Ist der deutsche Turnsport noch zu retten...?
03-OKT-2004

Wertungsproblematik: Hamm - Yang, Tae Young
- Ein Kommentar zur olympischen Mehrkampf-Entscheidung der Männer 2004 -

- von Sandra Schmidt

> dazu: >...DTB-Stellungnahme

 

Kampfrichter sind ...
„... nette Leute“, antwortete Fabian Hambüchen in der letzten Ausgabe der Zeitschrift "LEON*.
Er hat – bislang - allen Grund zu einer solchen Annahme. Dass Kampfrichter zumindest wenn sie als solche agieren, nur sehr bedingt „nette Leute“ sind, haben die Turnwettbewerbe in Athen gezeigt. So viele offizielle Proteste hat es noch nie gegeben: Korea und Kanada, Bulgarien und Russland legten Einsprüche ein, die teilweise immer noch vom CAS (Court of Arbitration for Sport) untersucht werden.

Zur Erinnerung:
Die Goldmedaille im Mehrkampf ging durch einen Fehler – sie schrieben ein E-Element (Belle) einfach als D-Element (Morisue) auf - des A-Kampfgerichts an den US-Amerikaner Paul Hamm und nicht an den wahren Sieger Yang Tae Young aus Korea. Sicher Zufall, dass der FIG-Oberkampfrichter am Barren George Beckstead aus den USA ist, und auch Oscar Buitrago, A-Kampfrichter kolumbianischer Staatsangehörigkeit in Ohio/USA lebt. Ein Schelm, wer böses dabei denkt?

Die Kampfrichter haben ihre Arbeit gut gemacht, in diesem Fall vielleicht zu gut, denn auffallen soll es ja nicht. Auch die deutschen (Turn-) Medien haben über die „Wertungsskandale“ berichtet. Folgende Frage hat niemand gestellt: Was wäre geschehen, hätte ein deutscher Turner in dieser Situation gestanden?
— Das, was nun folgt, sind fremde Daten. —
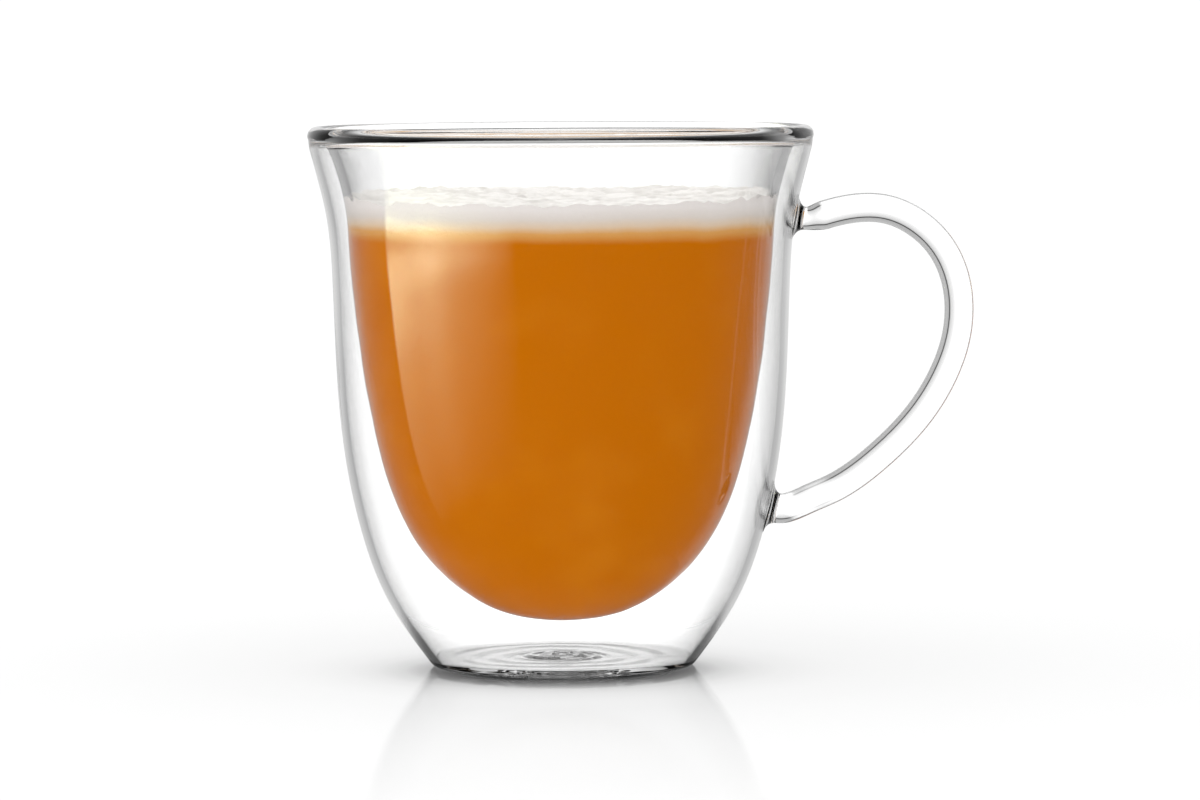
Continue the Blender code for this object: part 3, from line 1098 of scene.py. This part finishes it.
    def floor_finish(self) -> bpy.types.Material:
        """Matt white under a faint gloss, with a painted contact shadow darkening it close to the
        foot.

        Seen through the mug or mirrored in it, the floor ends not far from it and gives way to the
        surroundings. Nearer, its colour is painted brighter when seen through glass and darker when
        mirrored, almost black mirrored in front of the mug: painted light and shade by kind of ray.
        """
        made, sheet, shader, output = new_material("pale_floor")
        sheet.tree.nodes.remove(shader)
        place = sheet.node("ShaderNodeTexCoord").outputs["Object"]
        away = sheet.share(sheet.length(place), 0.0, self.floor_reach)
        # Painted contact shadow round the foot, seen directly.
        off = sheet.length(sheet.vector("ADD", place, self.painted_shadow_shift))
        painted_shade = sheet.ramp(sheet.share(off, 0.0, self.painted_shadow_reach), self.painted_contact_shadow)
        path = sheet.node("ShaderNodeLightPath").outputs
        direct = path["Is Camera Ray"]
        # Painted light and shade by kind of ray: the floor's colour brighter through glass, darker
        # when mirrored, almost black mirrored in front of the mug.
        mirrored = sheet.math("GREATER_THAN", path["Glossy Depth"], 0.5)
        before = sheet.share(sheet.parts(place)[1], *self.floor_front)
        dimmed = sheet.math("MULTIPLY", mirrored, before)
        painted_in_glass = sheet.blend(mirrored, self.through_level, self.painted_mirrored_level)
        painted_in_glass = sheet.blend(dimmed, painted_in_glass, self.painted_front_level)
        colour = sheet.scaled(self.floor_colour, sheet.blend(direct, painted_in_glass, painted_shade))
        matt = sheet.node("ShaderNodeBsdfDiffuse", {"Color": colour}).outputs[0]
        blurred = {"Color": (1.0, 1.0, 1.0, 1.0), "Roughness": self.gloss_blur}
        sheen = sheet.node("ShaderNodeBsdfAnisotropic", blurred).outputs[0]
        gloss = sheet.math("MULTIPLY", sheet.ramp(away, self.floor_gloss), direct)
        near = sheet.node("ShaderNodeMixShader", {0: gloss, 1: matt, 2: sheen}).outputs[0]
        unseen = sheet.math("SUBTRACT", 1.0, direct)
        beyond = sheet.math("MULTIPLY", sheet.ramp(away, self.floor_end, "EASE"), unseen)
        clear = sheet.node("ShaderNodeBsdfTransparent").outputs[0]
        both = sheet.node("ShaderNodeMixShader", {0: beyond, 1: near, 2: clear}).outputs[0]
        sheet.feed(output, {"Surface": both})
        return made

    def camera(self) -> None:
        """A long lens just above the level of the rim."""
        data = bpy.data.cameras.new("viewer")
        data.sensor_width = 36.0
        data.lens = self.lens
        data.clip_start, data.clip_end = 0.01, 50.0
        camera = bpy.data.objects.new("viewer", data)
        tilt = Matrix.Rotation(math.radians(90.0 - self.camera_down), 3, "X")
        roll = Matrix.Rotation(math.radians(self.camera_roll), 3, "Z")
        camera.location = self.camera_place
        camera.rotation_euler = (tilt @ roll).to_euler()
        bpy.context.scene.collection.objects.link(camera)
        bpy.context.scene.camera = camera

    def build(self) -> None:
        """Sets up the floor, the world and the camera, and a plain rendering of colours."""
        self.floor()
        self.world()
        self.camera()
        scene = bpy.context.scene
        scene.view_settings.view_transform = "Standard"
        cycles = scene.cycles
        cycles.max_bounces = self.bounces
        cycles.diffuse_bounces = 0
        cycles.transmission_bounces = self.bounces
        cycles.glossy_bounces = self.glossy_bounces
        cycles.transparent_max_bounces = self.clear_bounces
        cycles.caustics_reflective = cycles.caustics_refractive = False


def finish_piece(
    piece: bpy.types.Object, finish: bpy.types.Material, slot: Slot, *nodes: str
) -> None:
    """Dresses a piece, lets it ride on the mug and stand for its solids, and reports it.

    Args:
        piece: the finished piece.
        finish: its material.
        slot: the record's slot of that finish; not used.
        nodes: the solids that it stands for.
    """
    piece.data.materials.clear()
    piece.data.materials.append(finish)
    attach(piece, "root")
    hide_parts(*nodes)
    piece.data.set_sharp_from_angle(angle=SHARP_FROM)
    LOG.info("%s: %d faces, for %s", piece.name, len(piece.data.polygons), ", ".join(nodes))


def main() -> None:
    """Builds the mug, what it holds and the studio, in that order."""
    logging.basicConfig(level=logging.INFO, format="%(name)s: %(message)s")
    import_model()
    body, drink = MugBody(), Drink()
    glass = ClearGlass().make()
    finish_piece(body.build(RodHandle()), glass, Slot.CLEAR_GLASS, "glass")
    seal = ClearGlass("fused_seal", ripple=0.00012, ripple_scale=420.0, ripple_stretch=1.0)
    finish_piece(VentDrop().build(), seal.make(), Slot.SEAL_GLASS, "vent_seal")
    coffee = drink.build(body)
    coffee.visible_shadow = coffee.visible_diffuse = False
    finish_piece(coffee, MilkCoffee().make(), Slot.MILK_COFFEE, "latte")
    finish_piece(FoamCap(drink).build(body), MilkFoam().make(), Slot.MILK_FOAM, "foam")
    Studio().build()


if __name__ == "__main__":
    main()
Der Job eines international tätigen Kampfrichters ist es, durch die Welt zu reisen und dabei etwas für sein Land zu tun. Wer glaubt, das hätte etwas mit dem ‚Sport an sich’ oder gar einer ethisch-moralischen Haltung der Fairness zu tun, ist – höflich formuliert – naiv.

Wer glaubt denn ernsthaft, dass Hambüchen das Finale am Reck erreicht hätte, ohne dass die deutschen Kampfrichter – namentlich Jörg Fetzer und Siegfried Funk – seit Jahren für diesen talentierten Jungen Politik machten? Auch hier zur Erinnerung: 39 Turner der Qualifikation zeigten einen 10er-Ausgangswert, gleich sieben Turner erhielten eine 9.737, mit der Hambüchen als letzter ins Finale einzog und mit nur 0,1 Punkten weniger, war man nicht mehr den 6. sondern den 28. Rang.

Der internationale Zirkus der Turnerei funktioniert so und nur so.
Tampakos Gold, Nemows 5. Platz und Dragulescus lächerliches Bronze sollten Beleg genug dafür sein, dass es im Turnen nicht allein um Leistung, sondern um ‚gute’ Kampfrichterarbeit geht. Die haben auch die genannten deutschen Kampfrichter geleistet – Kompliment! Heuchlerisch oder dumm sind allein diejenigen, die in Deutschland jetzt über die Wertungen von Hamm, Dragulescu, Nemov oder Tampakos klagen, aber nicht gleichzeitig einsehen, dass ein Fabian Hambüchen wohl nicht in diesem olympischen Reckfinale mitgeturnt hätte, ohne die ‚Vorarbeit’ seiner Kampfrichter im Rücken. Um hier nicht falsch verstanden zu werden – dies schmälert nicht Hambüchens Leistung. Auch dafür gilt: Kompliment!

Aber er selbst und vor allem einige Kommentatoren und die üblichen allwissenden Redner vom DTB-Präsidenten bis zu Hambüchens Vater sollten einsehen, dass dies nicht zuletzt der ‚zuverlässigen’ Arbeit von Jörg Fetzer und Siegfried Funk geschuldet ist. Und ich persönlich möchte wetten, hätten sie an George Becksteads Stelle gesessen, sie hätten genau das gleiche getan und in Deutschland hätte sich niemand darüber beschwert.